Prof. Park has served as a dean of College of Veterinary Medicine, SNU from 2007 and honored as fellow at Korean Academy of Science and Technology. During 2008-2010, Professor Park has served as a president of Asian Association of Veterinary Schools (AAVS), and also a president of the Korean Society of Food Hygiene and Safety and a president of Korean Society for Zoonoses and chairperson of Korean Society of Veterinary Science. From 2011 to 2014, he has worked as a Commissioner at the Animal, Plant, Fisheries, Quarantine and Inspection Agency, KOREA. Currently, he has returned to the previous position as a professor, College of Veterinary Medicine, Seoul National University. Now, Prof. Park is a Commissioner of Korea BioMAX Institute at SNU. Recently he has been appointed as a Chair of CODEX AMR T/F during 2017-2020. He has published more than 250 papers, mainly pathogenesis and antimicrobial resistance of zoonotic diseases, at referred journals and got 20 patents and wrote 6 book chapters.
Session 5: From action plan to actions (2)
[5.3] One health approaches to combating AMR: Korean experience
One health approaches, ‘One health, one medicine’, have been globally recognized to control zoonotic diseases. World Organization of Animal Health (OIE) has reported 60% of human pathogens are animal origin and more than 75% of emerging animal diseases are zoonoses. This means collaboration and cooperation between animal and human medicine together can only solve the problem.

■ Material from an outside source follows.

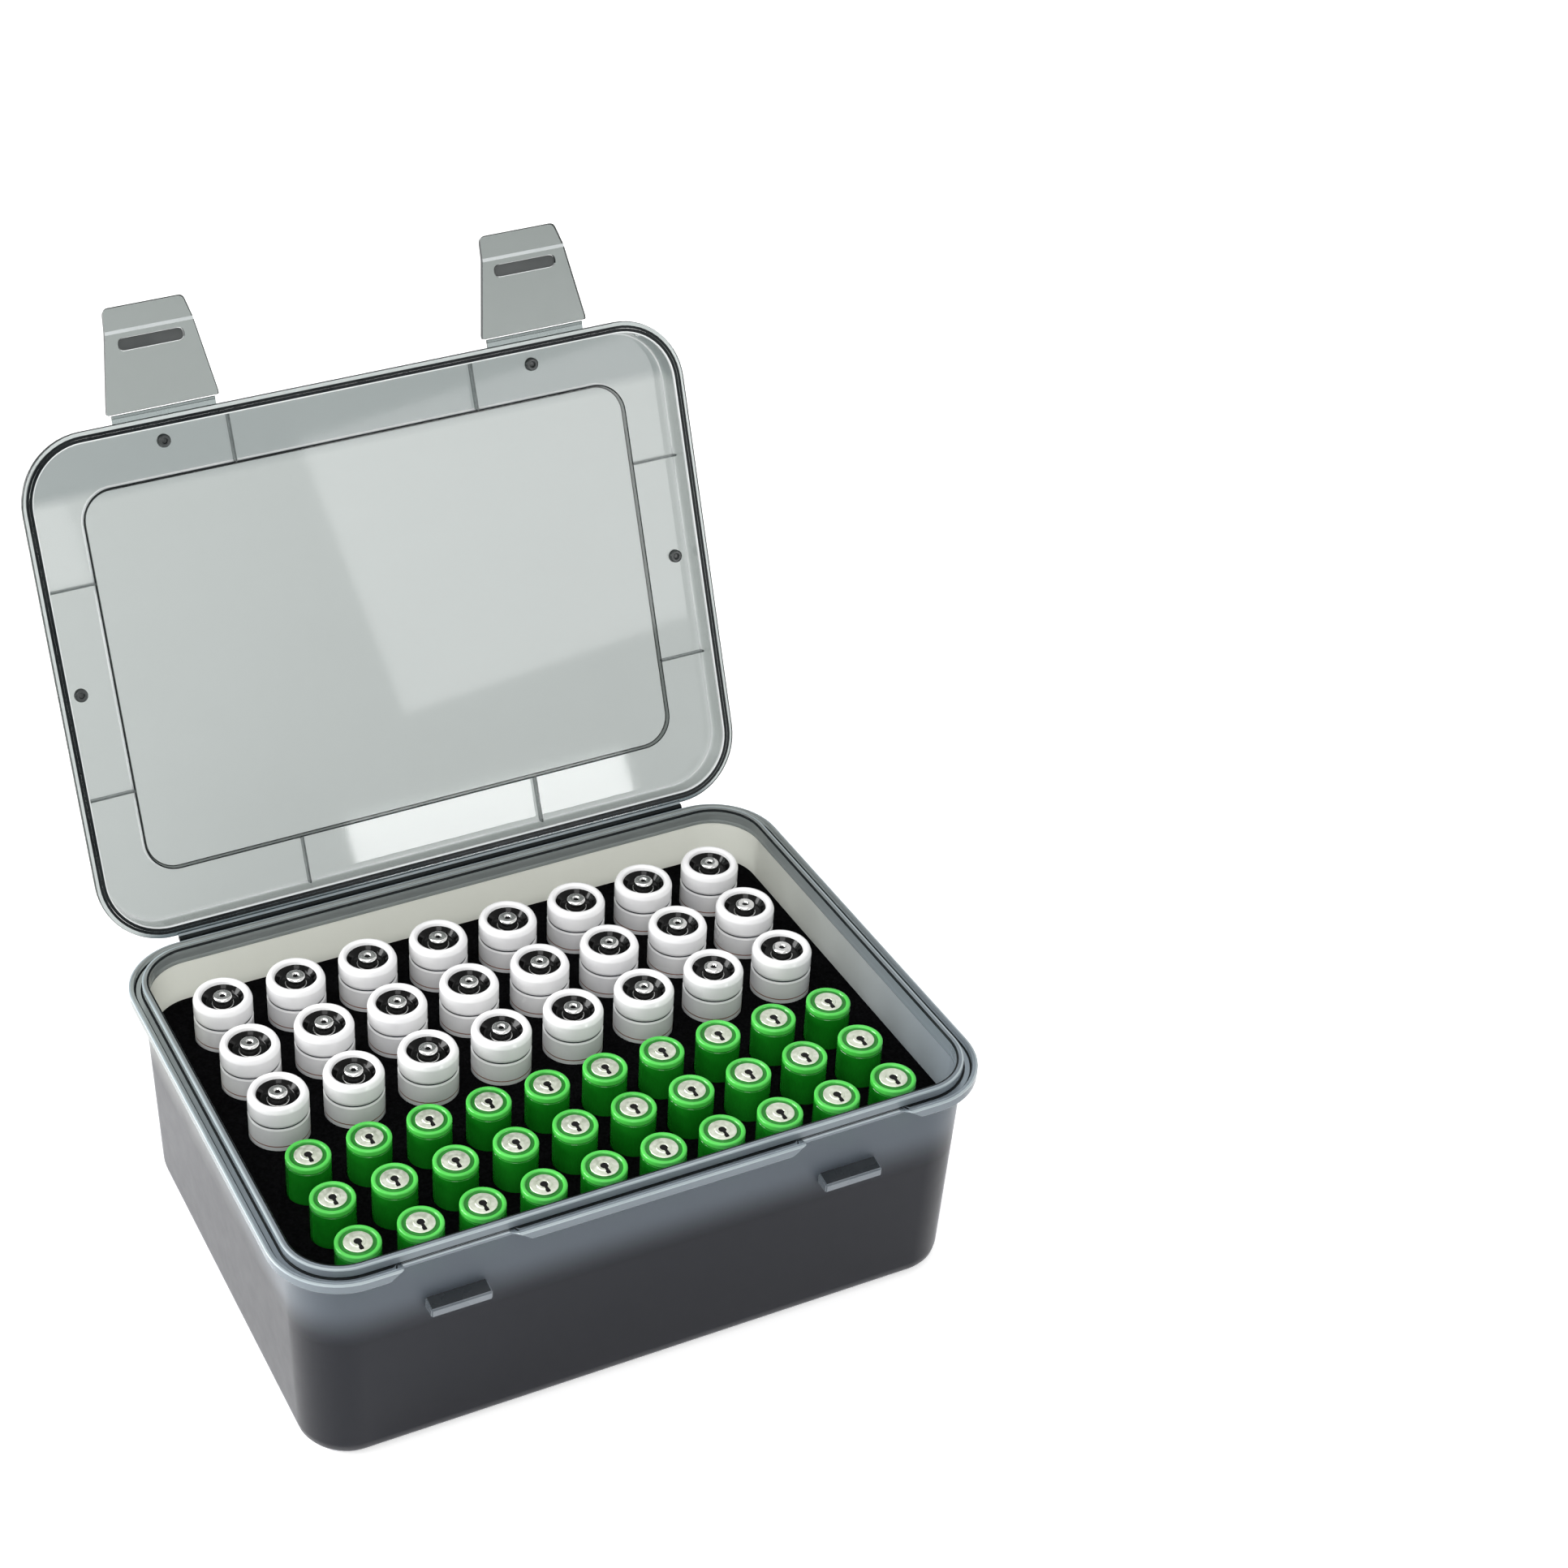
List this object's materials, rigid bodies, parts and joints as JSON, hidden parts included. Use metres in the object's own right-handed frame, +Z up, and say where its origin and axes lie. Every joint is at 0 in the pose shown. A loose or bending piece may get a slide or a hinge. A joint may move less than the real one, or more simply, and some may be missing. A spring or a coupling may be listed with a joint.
{
  "type": "cell storage case",
  "caption": "Hinged-lid plastic storage case with two snap latches and a block tray of bores holding loose round cells upright in two sizes",
  "frame": {"origin": "middle of the tub's underside, on the surface the case stands on", "axes": "+X to the right seen from the latch side, +Y from the latches to the hinge, +Z up; the lid stands open"},
  "size_m": [0.174, 0.1877, 0.2002],
  "materials": {
    "smoke_plastic": "translucent smoke-grey moulding, satin",
    "tray_foam": "matt black block foam",
    "cell_white": "gloss white sleeve",
    "cell_green": "gloss green sleeve"
  },
  "bodies": {
    "base": {"base_shell": "smoke_plastic", "cell_tray": "tray_foam", "hinge_strip": "smoke_plastic"},
    "lid": {"lid_shell": "smoke_plastic", "latch_hinge_left": "smoke_plastic", "latch_hinge_right": "smoke_plastic"},
    "latch_left": {"latch_left": "smoke_plastic"},
    "latch_right": {"latch_right": "smoke_plastic"},
    "aa_row_back": {"aa_row_back": "cell_white"},
    "aa_row_middle": {"aa_row_middle": "cell_white"},
    "aa_row_front": {"aa_row_front": "cell_white"},
    "aaa_row_back": {"aaa_row_back": "cell_green"},
    "aaa_row_middle": {"aaa_row_middle": "cell_green"},
    "aaa_row_front": {"aaa_row_front": "cell_green"}
  },
  "joints": [
    {"name": "lid_hinge", "type": "hinge", "parent": "base", "child": "lid", "pos_m": [0, 0.0638, 0.0587], "axis": [-1, 0, 0], "range_deg": [-112, 68]},
    {"name": "latch_left_flex", "type": "hinge", "parent": "lid", "child": "latch_left", "pos_m": [-0.04855, 0.1127, 0.17732], "axis": [-1, 0, 0], "range_deg": [-94, 0]},
    {"name": "latch_right_flex", "type": "hinge", "parent": "lid", "child": "latch_right", "pos_m": [0.04855, 0.1127, 0.17732], "axis": [-1, 0, 0], "range_deg": [-94, 0]},
    {"name": "aa_row_back_lift", "type": "slide", "parent": "base", "child": "aa_row_back", "axis": [0, 0, 1], "range_m": [0, 0.04]},
    {"name": "aa_row_middle_lift", "type": "slide", "parent": "base", "child": "aa_row_middle", "axis": [0, 0, 1], "range_m": [0, 0.04]},
    {"name": "aa_row_front_lift", "type": "slide", "parent": "base", "child": "aa_row_front", "axis": [0, 0, 1], "range_m": [0, 0.04]},
    {"name": "aaa_row_back_lift", "type": "slide", "parent": "base", "child": "aaa_row_back", "axis": [0, 0, 1], "range_m": [0, 0.036]},
    {"name": "aaa_row_middle_lift", "type": "slide", "parent": "base", "child": "aaa_row_middle", "axis": [0, 0, 1], "range_m": [0, 0.036]},
    {"name": "aaa_row_front_lift", "type": "slide", "parent": "base", "child": "aaa_row_front", "axis": [0, 0, 1], "range_m": [0, 0.036]}
  ]
}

Minimizing antimicrobial resistance (AMR) is global concern and each country and international organization including WHO, OIE, FAO and Codex establish collaborative task forces to challenge this problem. The concern that the use of antimicrobials in animal and human can increase the risk of selection of antimicrobial resistant bacteria that may cause failure of treatment has led to international expert meeting and reports. Although the prevalence of zoonotic antimicrobial resistant bacteria in food animals is maintained still low, however, resistant genotypes similar to or identical with those of the human isolates were also found in non-human sources. Therefore, the risk management Interventions should be urgently implemented. Recent huge outbreaks of HPAI and MERS in Korea have been more pay attention to implement one health approaches in practice.
A “One health” approach to antimicrobial use and resistance is essential to minimize the antimicrobial resistance in humans and animals, because these are the responsibility of all three health communities: human health, animal health, and environmental health-communities. Surveillance of antimicrobial usage and resistance provides important data for the identification of resistance problems and contributing factors for the development and spread of resistance at a national and local level. AMR trends should be consistently monitored over time and across geographical areas and should be shared at the regional and global levels. Furthermore, harmonization and standardization are needed to compare the situations at the national and international levels.
Through the painful experience of these zoonotic diseases we may establish the effective preventive method and early diagnosis as critical control strategies. Prevention and control of infections is essential in fighting antimicrobial resistance. Thus, to minimize infections in animal and human and to decrease the volume of antimicrobials used, efforts should aim to improve animal and human health.